How a real Lithuanian spy working in Eastern Europe after WWI inspired Antanas Sileika's new novel
Antanas Sileika regularly appears as a columnist on The Next Chapter. He's the former director of the Humber School for Writers and he's been nominated for literary awards such as the Stephen Leacock Medal for Humour and the City of Toronto Book Award.

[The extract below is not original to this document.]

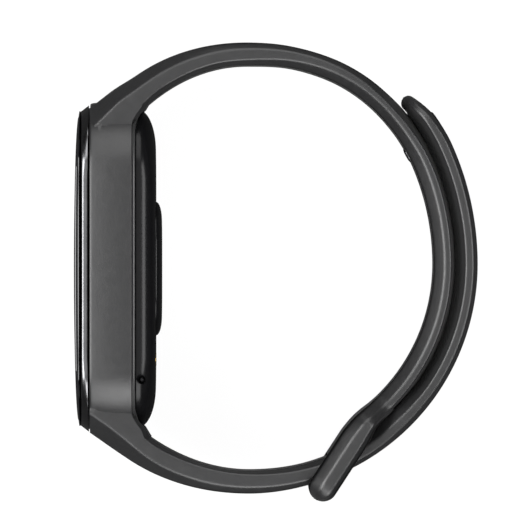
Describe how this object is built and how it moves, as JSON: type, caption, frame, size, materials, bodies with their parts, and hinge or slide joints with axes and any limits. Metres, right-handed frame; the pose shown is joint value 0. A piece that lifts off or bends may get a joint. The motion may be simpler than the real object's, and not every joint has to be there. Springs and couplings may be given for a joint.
{
  "type": "fitness tracker band",
  "caption": "Slim pill-shaped fitness tracker in a soft moulded wrist strap, closed through its keeper loop and held by a stud.",
  "frame": {"origin": "centre of the sensor window's outer face, which rests on the wrist", "axes": "+X from the screen through the wrist towards the clasp, +Y towards the capsule's twelve o'clock end, +Z along the axis of the wrist opening; the band lies on its side"},
  "size_m": [0.0573, 0.0651, 0.0222],
  "materials": {
    "strap": "fine matte moulded TPU, black",
    "cover_glass": "polished black glass, screen off",
    "sensor_window": "polished smoked window",
    "casing": "polished black polycarbonate",
    "inner_plastic": "moulded black",
    "display": "dark display stack",
    "adhesive": "clear adhesive film",
    "polyimide": "amber film with copper tracks",
    "circuit_board": "green solder mask",
    "chip": "moulded epoxy",
    "connector_plastic": "ivory moulding",
    "steel": "plain bright metal",
    "dark_metal": "black-plated polished steel",
    "gold_plate": "gold-plated",
    "battery_foil": "laminated foil pouch",
    "green_led": "clear green epoxy",
    "photodiode": "dark silicon under clear epoxy"
  },
  "bodies": {
    "strap": {"strap_cradle": "strap", "strap_upper_arm": "strap", "strap_keeper_loop": "strap", "strap_lower_arm": "strap"},
    "tracker": {"cover_glass": "cover_glass", "display_adhesive": "adhesive", "display_panel": "display", "display_flex": "polyimide", "front_bezel": "casing", "body_shell": "casing", "inner_frame": "inner_plastic", "antenna": "gold_plate", "main_board": "circuit_board", "processor_chip": "chip", "shield_can": "steel", "memory_chip": "chip", "power_chip": "chip", "motion_sensor_chip": "chip", "board_connector": "connector_plastic", "microphone": "steel", "microphone_mesh": "dark_metal", "battery_cell": "battery_foil", "battery_flex": "polyimide", "charging_contact_1": "gold_plate", "charging_contact_2": "gold_plate", "contact_spring_1": "gold_plate", "contact_spring_2": "gold_plate", "charging_magnet_1": "steel", "charging_magnet_2": "steel", "motor_case": "steel", "sensor_lens": "sensor_window", "light_baffle": "inner_plastic", "sensor_board": "circuit_board", "green_led_1": "green_led", "green_led_2": "green_led", "photodiode_1": "photodiode", "photodiode_2": "photodiode"},
    "motor_rotor": {"motor_shaft": "steel", "motor_weight": "dark_metal"},
    "tail_middle": {"strap_tail_middle": "strap"},
    "tail_tip": {"strap_tail_tip": "strap", "stud_cap": "dark_metal", "stud_post": "dark_metal"}
  },
  "joints": [
    {"name": "tracker_pop_out", "type": "slide", "parent": "strap", "child": "tracker", "axis": [-1, 0, 0], "range_m": [0, 0.014]},
    {"name": "motor_spin", "type": "hinge", "parent": "tracker", "child": "motor_rotor", "pos_m": [-0.00575, -0.0126, 0], "axis": [0, 0, 1], "continuous": true},
    {"name": "tail_bend_1", "type": "hinge", "parent": "strap", "child": "tail_middle", "pos_m": [0.04442, -0.00431, 0], "axis": [0, 0, -1], "range_deg": [0, 38], "stiffness_Nm_per_rad": 0.002},
    {"name": "tail_bend_2", "type": "hinge", "parent": "tail_middle", "child": "tail_tip", "pos_m": [0.04382, 0.00961, 0], "axis": [0, 0, -1], "range_deg": [0, 38], "stiffness_Nm_per_rad": 0.002}
  ],
  "couplings": [
    {"joint": "tail_bend_2", "follows": "tail_bend_1", "ratio": 1}
  ]
}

His latest book is Provisionally Yours, a novel set in Lithuania after the First World War and the collapse of Czarist Russia. It's a thriller with a counterintelligence agent named Justas Adamonis who gets caught up in a world of espionage, corruption and betrayal.
The fall of empires
"It's 1918, the end of the First World War. That war, for Canadians in particular, is the formative moment that creates us as a nation. But over in Eastern Europe, the Germans actually won the war and they were deep into Belarus and Poland. The fighting kept going until 1920, when the Poles drove the Bolsheviks deep back into Russia, into what later became the Soviet Union. And everything is shattered over there.
"The novel starts in 1921, when the wars have just ended in that part of the world. You have new countries as the empires have collapsed and everything is fragile.
"Most of what occurs in the book is based on historical fact and then woven into the fiction narrative."
A Lithuanian James Bond
"I had this opportunity to play with a James Bond-like character in Justas Adamonis. The character is based on a person who ran the Lithuanian counterintelligence agency from 1921 until 1923. He was a man who likes expensive restaurants, good hotels, fast cars and beautiful women. That falls right into that old-fashioned James Bond category. By today's standards, he's a bit pragmatic, a bit capable of using people for certain ends.
"What happens is all these empires — Austrian, Hungarian, Russian — are shattered. Justas is one of those characters who appears when everything's collapsed. He's one of those strong capable people that you often need at the beginning. But I wonder if you'd want him around after for 20 years."
Antanas Sileika's comments have been edited for length and clarity.